An FKT run attempt - it has been a while! I have a few on my radar, just haven't gotten things to line up properly lately. Since we're in Phoenix this week for John's solar class/conference, I was hoping to have a chance at the National Trail. Normally I would have opted for the longer out-and-back, but some recent longer training and a small Achilles niggle made me rethink that.
The great thing was that the weather changed in the past couple days. Instead of highs in the 90's, the morning was in the 60's. Too good to pass up.

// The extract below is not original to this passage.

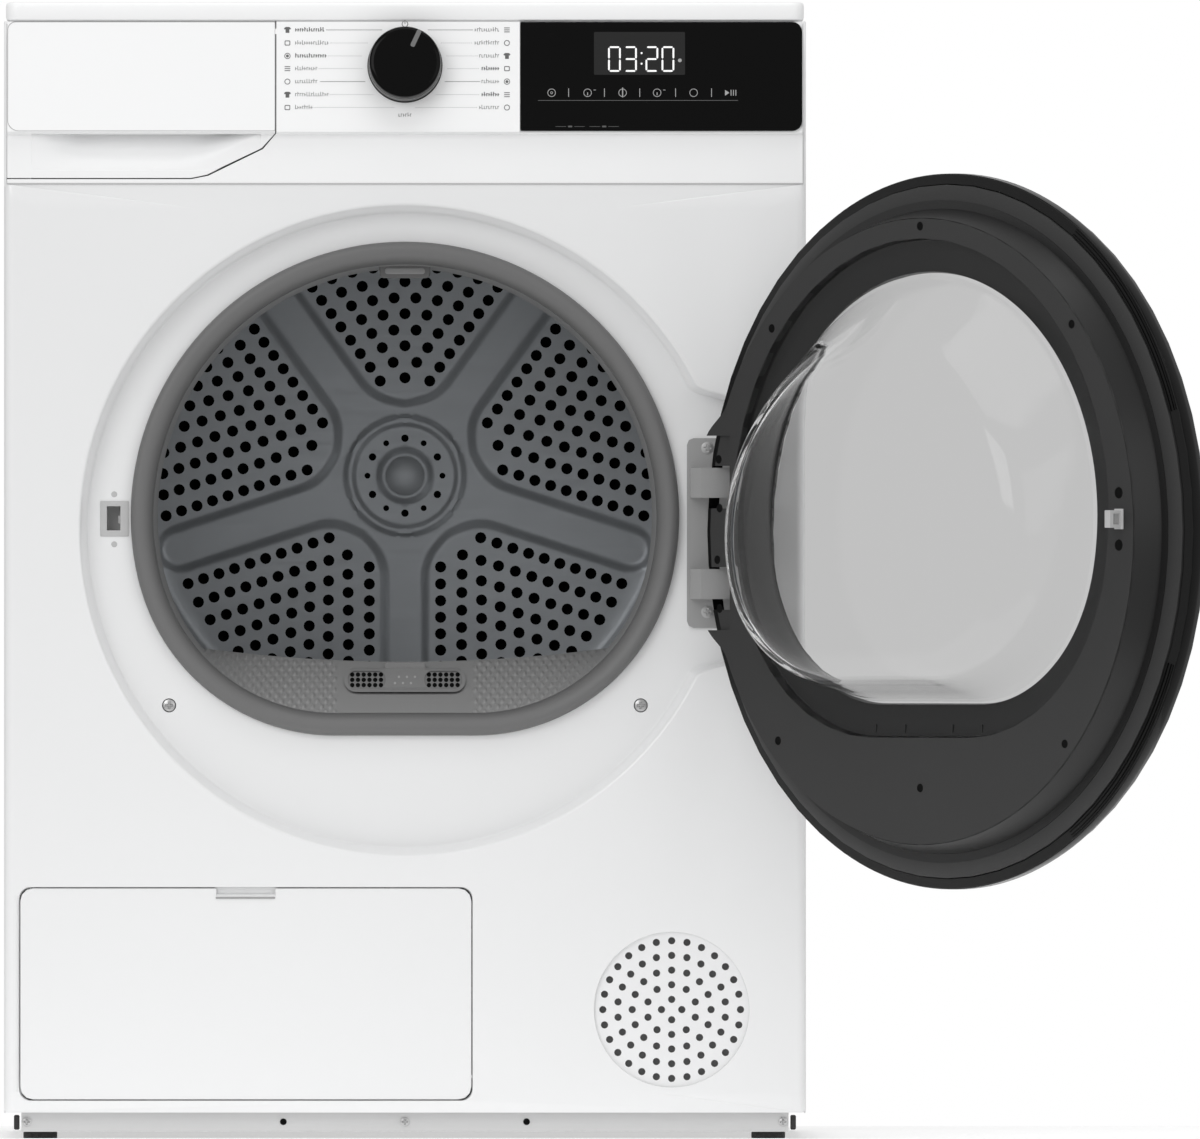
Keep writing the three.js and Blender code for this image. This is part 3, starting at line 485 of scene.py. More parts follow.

Originally I was going to park on the west end and take a Lyft to the start on the east side. Elevation-wise, this made sense since the west terminus is a couple hundred feet lower. However, when I drove there I didn't see an obvious place to park - it's a dirt road with private property signs and no trailhead parking (not to mention no obvious trail). On-the-fly problem solving, a useful skill for FKT's. I drove back to our AirBnB which wasn't far away, and took a Lyft from there. Post-run transport would either be another ride share or perhaps I'd feel good enough to trek back.
Doing an FKT on zero scouting is always at least a little risky, but I was OK with the possibility of failure for this one. I also had to beat a previous time set last month by Rachel and Julie, and there was the above-mentioned Achilles liability (which thankfully was never an issue).

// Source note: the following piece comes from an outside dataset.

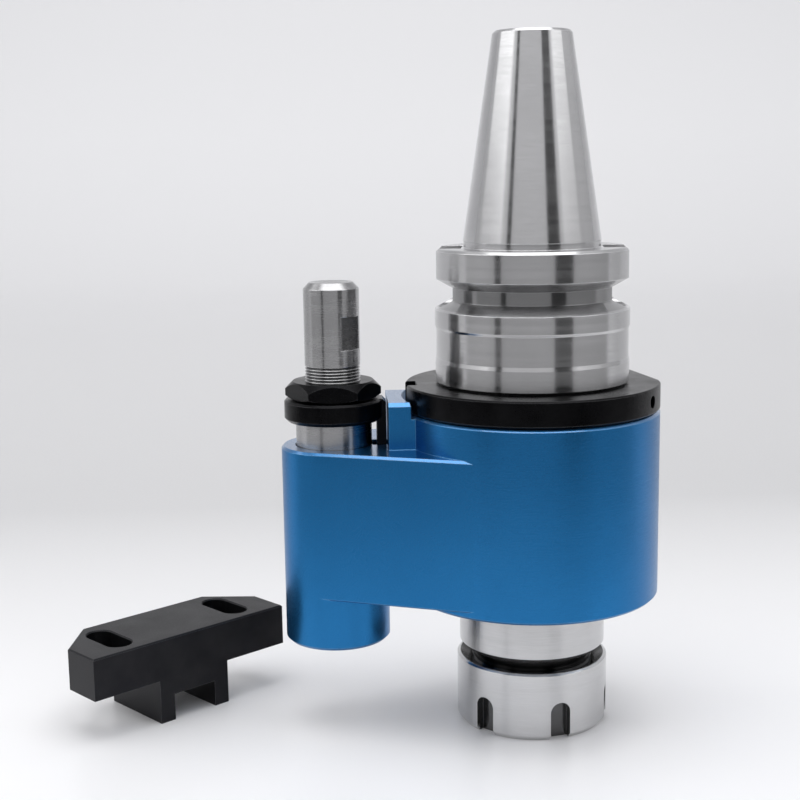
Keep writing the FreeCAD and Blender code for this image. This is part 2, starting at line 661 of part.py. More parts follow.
def coolant_port():
    r = PORT_D / 2
    bore = Part.makeCylinder(r, PORT_LENGTH, vec(PORT_X, 0, COOLANT_Z), ALONG_Y)
    face = Part.makeCylinder(PORT_FACE_D / 2, PORT_FACE_D, vec(PORT_X, PORT_LENGTH, COOLANT_Z), ALONG_Y)
    inner_x = -BEARING_OD / 2 + OVERRUN
    channel = Part.makeCylinder(PORT_CHANNEL_D / 2, inner_x - PORT_X, vec(PORT_X, r, COOLANT_Z), ALONG_X)
    return bore.fuse(face).fuse(channel)


def housing():
    body = housing_body()
    for cutter in (housing_bore(), pin_bore(), key_slot(), coolant_port()):
        body = body.cut(cutter)
    return body


def top_dirt_seal():
    inner = LIP_SHAFT_D / 2 + RUNNING_CLEARANCE
    outer = LIP_SHAFT_D / 2 + LIP_CLEARANCE + TOP_SEAL_DEPTH
    return ring(inner, outer, TOP_SEAL_Z, TOP_SEAL_Z + TOP_SEAL_H)


def seal_carrier():
    r = BEARING_OD / 2
    z0 = CARRIER_Z
    z1 = CARRIER_Z + CARRIER_H
    seal_r = SHAFT_SEAL_OD / 2
    seat = SHAFT_SEAL_H + SHAFT_SEAL_INSET
    body = ring(CHAMBER_D / 2, r, z0, z1)
    for seat_z in (z0, z1 - seat):
        body = body.cut(cylinder(seal_r, seat_z, seat_z + seat))
    body = body.cut(ring(r - CHANNEL_DEPTH, r, COOLANT_Z - CHANNEL_H / 2, COOLANT_Z + CHANNEL_H / 2))
    for z in o_ring_heights():
        body = body.cut(ring(r - O_RING_DEPTH, r, z - O_RING_W / 2, z + O_RING_W / 2))
    hole = radial_hole(COOLANT_HOLE_D / 2, 0, r, COOLANT_Z)
    return body.cut(Part.makeCompound(spun_copies(hole, CARRIER_HOLE_COUNT)))


def o_ring_heights():
    return (COOLANT_Z - O_RING_OFFSET, COOLANT_Z + O_RING_OFFSET)


def carrier_o_rings():
    r = BEARING_OD / 2
    return [ring(r - O_RING_DEPTH, r, z - O_RING_W / 2, z + O_RING_W / 2) for z in o_ring_heights()]


def shaft_seal(z):
    """Lip seal: a case with a thin lip that runs on the sleeve."""
    inner = SLEEVE_OD / 2 + RUNNING_CLEARANCE
    outer = SHAFT_SEAL_OD / 2
    wall = SHAFT_SEAL_WALL
    top = z + SHAFT_SEAL_H
    return turned([(inner, z), (inner + wall, z), (inner + wall, top - wall), (outer - wall, top - wall),
                   (outer - wall, z), (outer, z), (outer, top), (inner + wall, top),
                   (inner, z + SHAFT_SEAL_H / 2)])


def bottom_cap():
    groove_r = CAP_BORE / 2
    lip_r = groove_r - CAP_LIP
    cap_r = CAP_D / 2
    skirt_r = BEARING_OD / 2
    inner_r = skirt_r - CAP_SKIRT_T
    seal_top = DIRT_SEAL_Z + DIRT_SEAL_H
    body = turned([(lip_r, HOUSING_BOTTOM_Z), (cap_r, HOUSING_BOTTOM_Z), (cap_r, CAP_TOP_Z),
                   (skirt_r, CAP_TOP_Z), (skirt_r, LOWER_BEARING_Z), (inner_r, LOWER_BEARING_Z),
                   (inner_r, CAP_TOP_Z), (lip_r, CAP_TOP_Z), (lip_r, seal_top), (groove_r, seal_top),
                   (groove_r, DIRT_SEAL_Z), (lip_r, DIRT_SEAL_Z)])
    hole_top = HOUSING_BOTTOM_Z + CAP_HOLE_DEPTH
    hole = cylinder(CAP_HOLE_D / 2, HOUSING_BOTTOM_Z, hole_top, CAP_HOLE_PCD / 2)
    return body.cut(Part.makeCompound(spun_copies(hole, CAP_HOLES, CAP_HOLE_AZIMUTH)))


def bottom_dirt_seal():
    inner = NOSE_D / 2 + RUNNING_CLEARANCE
    return ring(inner, CAP_BORE / 2, DIRT_SEAL_Z, DIRT_SEAL_Z + DIRT_SEAL_H)


def guide_bush():
    return ring(PISTON_R + RUNNING_CLEARANCE, BUSH_R, BUSH_BOTTOM_Z, BUSH_TOP_Z, -ARM_CENTRES)


def boss_plug():
    body = cylinder(PLUG_D / 2, PLUG_BOTTOM_Z, PLUG_TOP_Z, -ARM_CENTRES)
    socket = hexagon(PLUG_SOCKET_AF, PLUG_BOTTOM_Z, PLUG_BOTTOM_Z + PLUG_SOCKET_DEPTH, -ARM_CENTRES)
    return body.cut(boss_plug_o_ring()).cut(socket)


def boss_plug_o_ring():
    top = PLUG_TOP_Z - O_RING_W
    return ring(PLUG_D / 2 - O_RING_DEPTH, PLUG_D / 2, top - O_RING_W, top, -ARM_CENTRES)


# Stop pin group

def stop_pin():
    r = PIN_D / 2
    thread_z = PIN_TOP_Z - PIN_THREAD_DROP
    groove_z = RETAINING_RING_Z + RETAINING_RING_H
    groove_r = PISTON_R - RETAINING_GROOVE_DEPTH
    seal_top, seal_bottom = pin_seal_heights()
    seal_r = PISTON_R - PIN_SEAL_DEPTH
    bore_r = SPRING_OD / 2 + SPRING_BORE_CLEARANCE
    outline = [(0, PIN_TOP_Z), (r - PIN_CHAMFER_R, PIN_TOP_Z), (r, PIN_TOP_Z - PIN_CHAMFER)]
    outline += thread_ridges(r, PIN_THREAD_DEPTH, PIN_THREAD_PITCH, thread_z, PIN_THREAD_RIDGES)
    outline += [(r, PISTON_TOP_Z), (PISTON_R, PISTON_TOP_Z), (PISTON_R, seal_top), (seal_r, seal_top),
                (seal_r, seal_bottom), (PISTON_R, seal_bottom), (PISTON_R, groove_z), (groove_r, groove_z),
                (groove_r, RETAINING_RING_Z), (PISTON_R, RETAINING_RING_Z), (PISTON_R, PIN_BOTTOM_Z),
                (bore_r, PIN_BOTTOM_Z), (bore_r, SPRING_TOP_Z), (0, SPRING_TOP_Z)]
    x = -ARM_CENTRES
    body = turned(outline, x)
    flats_top = PIN_TOP_Z - PIN_FLATS_DROP
    flat = block(x + PIN_FLATS / 2, x + PIN_D, -PIN_D, PIN_D, flats_top - PIN_FLATS_H, flats_top)
    for cutter in spun_copies(flat, 2, PIN_FLATS_AZIMUTH, x):
        body = body.cut(cutter)
    return body


def pin_seal_heights():
    mid = (BUSH_TOP_Z + BUSH_BOTTOM_Z) / 2
    return mid + PIN_SEAL_W / 2, mid - PIN_SEAL_W / 2


def pin_seal():
    z1, z0 = pin_seal_heights()
    return ring(PISTON_R - PIN_SEAL_DEPTH, PISTON_R, z0, z1, -ARM_CENTRES)


def pin_lock_nut():
    z0 = KEY_COLLAR_TOP_Z
    z1 = z0 + HEX_H
    foot = HEX_FOOT_CHAMFER
    head = HEX_TOP_CHAMFER
    r = HEX_AF / math.sqrt(3)
    x = -ARM_CENTRES
    prism = hexagon(HEX_AF, z0, z1, x, 0, HEX_AZIMUTH)
    rounding = turned([(0, z0), (r - 2 * foot, z0), (r, z0 + foot), (r, z1 - head),
                       (r - head, z1), (0, z1)], x)
    return prism.common(rounding).cut(cylinder(PIN_D / 2, z0, z1, x))


def key_collar():
    """Collar clamped on the pin, with a guide key that runs down into the arm."""
    r = KEY_COLLAR_D / 2
    c = KEY_COLLAR_CHAMFER
    z0 = PISTON_TOP_Z
    z1 = KEY_COLLAR_TOP_Z
    x = -ARM_CENTRES
    body = turned([(0, z0), (r - c, z0), (r, z0 + c), (r, z1 - c / 2), (r - c / 2, z1), (0, z1)], x)
    key_end = KEY_INNER + KEY_T
    half = KEY_W / 2
    side = [vec(x, -half, z0), vec(x + key_end, -half, z0), vec(x + key_end, -half, z1 - c),
            vec(x + key_end - c, -half, z1), vec(x, -half, z1)]
    lug = Part.Face(Part.makePolygon(side + side[:1])).extrude(vec(0, KEY_W, 0))
    key = block(x + KEY_INNER, x + key_end, -half, half, KEY_BOTTOM_Z, z1 - c)
    return body.fuse([lug, key]).removeSplitter().cut(cylinder(PIN_D / 2, z0, z1, x))


def pin_retaining_ring():
    inner = PISTON_R - RETAINING_GROOVE_DEPTH
    outer = PISTON_R + RETAINING_RING_RADIAL
    z0 = RETAINING_RING_Z
    z1 = z0 + RETAINING_RING_H
    half = RETAINING_RING_RADIAL
    gap = block(-ARM_CENTRES - PISTON_D, -ARM_CENTRES, -half, half, z0, z1)
    return ring(inner, outer, z0, z1, -ARM_CENTRES).cut(gap)


def pin_spring():
    wire_r = SPRING_WIRE_D / 2
    coil_r = SPRING_OD / 2 - wire_r
    height = SPRING_TOP_Z - PLUG_TOP_Z - SPRING_WIRE_D
    path = Part.makeHelix(height / SPRING_TURNS, height, coil_r)
    section = Part.Wire(Part.makeCircle(wire_r, vec(coil_r, 0, 0), ALONG_Y))
    wire = Part.Wire(path.Edges).makePipeShell([section], True, True)
    wire.translate(vec(-ARM_CENTRES, 0, PLUG_TOP_Z + wire_r))
    return wire


# Stop block

def stop_block():
    cut = BLOCK_CORNER_CUT
    height = BLOCK_STEM_H + BLOCK_T
    corners = [(0, 0), (BLOCK_L, 0), (BLOCK_L, BLOCK_W - cut), (BLOCK_L - cut, BLOCK_W),
               (cut, BLOCK_W), (0, BLOCK_W - cut)]
    plan = [vec(x, y, BLOCK_STEM_H) for x, y in corners]
    bar = Part.Face(Part.makePolygon(plan + plan[:1])).extrude(vec(0, 0, BLOCK_T))
    mid = BLOCK_L / 2
    stem_half = BLOCK_STEM_L / 2
    fork_half = BLOCK_FORK_W / 2
    stem = block(mid - stem_half, mid + stem_half, 0, BLOCK_W, 0, BLOCK_STEM_H)
    fork = block(mid - fork_half, mid + fork_half, 0, BLOCK_W, 0, BLOCK_FORK_H)
    body = bar.fuse(stem).removeSplitter()
    body = body.makeChamfer(BLOCK_CHAMFER, level_edges(body, height)).cut(fork)
    for side in (-1, 1):
        body = body.cut(screw_slot(mid + side * BLOCK_SLOT_SPACING / 2, height))
    body.rotate(vec(0, 0, 0), UP, BLOCK_ANGLE)
    body.translate(vec(BLOCK_CORNER_X, BLOCK_CORNER_Y, 0))
    return body


def screw_slot(x, height):
    """Long hole for a screw, with a small rim chamfer at its top."""
    r = BLOCK_SLOT_W / 2
    reach = BLOCK_SLOT_L / 2 - r
    y = BLOCK_SLOT_FROM_FRONT
    rim = BLOCK_SLOT_RIM
    half = [(0, BLOCK_STEM_H), (r, BLOCK_STEM_H), (r, height - rim), (r + rim, height), (0, height)]
    ends = [turned(half, x, end) for end in (y - reach, y + reach)]
    profile = [vec(x + side * d, y - reach, z) for side in (1, -1) for d, z in half[::side] if d]
    slot = Part.Face(Part.makePolygon(profile + profile[:1])).extrude(vec(0, 2 * reach, 0))
    return slot.fuse(ends)


save("taper_shank", taper_shank())
save("index_ring", index_ring())
save("ring_set_screws", *ring_set_screws())
for place, bearing_z in (("upper", UPPER_BEARING_Z), ("lower", LOWER_BEARING_Z)):
    save(f"{place}_bearing_inner_ring", bearing_inner_ring(bearing_z))
    save(f"{place}_bearing_outer_ring", bearing_outer_ring(bearing_z))
    save(f"{place}_bearing_cage", bearing_cage(bearing_z))
    save(f"{place}_bearing_balls", *spun_copies(bearing_ball(bearing_z), BALL_COUNT))
save("seal_sleeve", seal_sleeve())
save("bearing_lock_nut", bearing_lock_nut())
save("backup_screw", backup_screw())
save("collet", collet())
save("pressure_ring", pressure_ring())
save("collet_nut", collet_nut())
save("housing", housing())
save("top_dirt_seal", top_dirt_seal())
save("seal_carrier", seal_carrier())
save("carrier_o_rings", *carrier_o_rings())
save("lower_shaft_seal", shaft_seal(CARRIER_Z + SHAFT_SEAL_INSET))
save("upper_shaft_seal", shaft_seal(CARRIER_Z + CARRIER_H - SHAFT_SEAL_INSET - SHAFT_SEAL_H))
save("bottom_cap", bottom_cap())
save("bottom_dirt_seal", bottom_dirt_seal())
save("guide_bush", guide_bush())
save("boss_plug", boss_plug())
save("boss_plug_o_ring", boss_plug_o_ring())
save("stop_pin", stop_pin())
save("pin_seal", pin_seal())
save("pin_lock_nut", pin_lock_nut())
save("key_collar", key_collar())
save("pin_retaining_ring", pin_retaining_ring())
save("pin_spring", pin_spring())
save("stop_block", stop_block())
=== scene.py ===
import bpy
import math
from mathutils import Matrix, Vector


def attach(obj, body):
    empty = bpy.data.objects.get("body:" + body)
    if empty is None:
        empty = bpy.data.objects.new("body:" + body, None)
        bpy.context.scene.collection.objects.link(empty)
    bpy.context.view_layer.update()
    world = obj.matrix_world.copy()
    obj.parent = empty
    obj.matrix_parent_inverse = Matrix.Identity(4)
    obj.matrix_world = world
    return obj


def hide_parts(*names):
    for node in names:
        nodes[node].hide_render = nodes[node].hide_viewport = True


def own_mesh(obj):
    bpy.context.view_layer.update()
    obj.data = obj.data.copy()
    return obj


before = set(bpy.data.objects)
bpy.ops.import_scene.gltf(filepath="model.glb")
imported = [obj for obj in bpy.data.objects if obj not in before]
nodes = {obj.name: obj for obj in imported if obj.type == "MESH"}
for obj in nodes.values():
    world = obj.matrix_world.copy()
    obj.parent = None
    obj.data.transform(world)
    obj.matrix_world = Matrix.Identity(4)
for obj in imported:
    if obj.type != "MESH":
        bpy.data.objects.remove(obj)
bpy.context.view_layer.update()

MM = 0.001

# Axis of the stop pin
PIN_AXIS_X = -65.0 * MM

# Camera, fitted to the standard sizes of the taper, the flange and the nut
CAMERA_DISTANCE = 0.45265
CAMERA_HEIGHT = 0.18566
CAMERA_AZIMUTH = math.radians(8.103)
CAMERA_YAW = -0.09564
CAMERA_PITCH = 0.16970
CAMERA_ROLL = -0.01489
CAMERA_FOCAL_PX = 1393.69
PICTURE_PX = 800
SENSOR_MM = 36.0

# Most of a noise lies between the first two values, and its patches start at the third
NOISE_LOW = 0.3
NOISE_HIGH = 0.7
PATCH_LOW = 0.35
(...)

Armed with a turn sheet and the map downloaded to Gaia on the phone, I was ready to roll:
Go that way:
Up the dirt road for a bit over a mile, to a view of some ruins that would be interesting to check out another time:
Happily the trail is super well marked, just pay attention to the post at each intersection and there shouldn't be any question about where to go. Thank you, trail people!
First view of the city, climbing up the long (but not steep) hill for several miles:
Hello, lone saguaro!
An occasional rocky section to keep things interesting in between the runnable ones:
It was nice having frequent intersections so I could keep an eye on the distance and my watch. It was really nice that my legs felt springy and happy - what a lovely day!
Looking over toward downtown Phoenix (hello John!):
Someone put some work into these steps leading up to an overlook:
Following the purple "N" markers to the next trail section:
One of the few roads up into South Mountain Park:
As I was in kind of a hurry, I was taking pictures mostly on the move. Surprisingly, many of them came out decent. I didn't crop a single photo in this post.
The road crossing on the way to the traverse below TV antenna hill:
Thumbs up for this trail and the excellent markings!
I knew I was taking too many pictures, but sort of couldn't help myself. I had two hands free, since I was using a Camelbak bladder instead of the usual hand bottle, so it was easier than normal to whip out the camera whenever the mood struck.
After the descent to Telegraph Pass, the trail took a steep upward turn. At least it wasn't a huge climb, and I was still feeling great.
Scenery to the south - so many great views:
Another interesting stone structure:
At the top of the climb I followed the trail along a long ridge - pretty! I really like this section:
It made me happy :)
Just avoid the pokey things, as the trail traverses the side of the next hill:
The National Trail continued along the ridge, up and down, occasionally meandering. I didn't see every side trail that was marked in Gaia, so for a time I lost track of my exact location. Just keep moving west as fast as you can, toward the Estrella range in the distance:
One of several holes in the ground, I assume part of the "lost mines"?
My downhill speed on the slightly-technical trail wasn't quite as fast as I'd hoped, so I got slightly concerned at my time when I found the intersection with the Bursera trail. I hustled down the rest of the descent and over to the little saddle that marked the entrance to the big valley I needed to cross.
Another photo on the fly that came out surprisingly well, on my way to the ramada near the Bajaha trail (the "Bajaha ramada"):
I followed the trail around and through a couple small washes, past an intersection where the Maricopa trail takes off, and up to the next trailhead:
The San Juan Lookout is a nice spot with a great view, and possibly even the end of the National Trail proper (per the signpost). Except it might rarely be open for vehicle access, so the FKT route continues on just a bit further on trails.
This was the only spot I needed to check the route on my phone. It took a few seconds to figure out the right direction, heading for a low saddle and down the other side toward Estrella Drive.
The odd thing is that the trail ends at a barbed wire fence and no obvious trailhead. A bit weird, maybe this access point is something the park is working on?
Anyway, this is clearly the end of the route, and I was psyched to make it in plenty of time. Fun run across South Mountain Park!
I even felt good enough to walk/jog back to the AirBnB for some bonus miles. Happy to get this one in before summer arrives soon.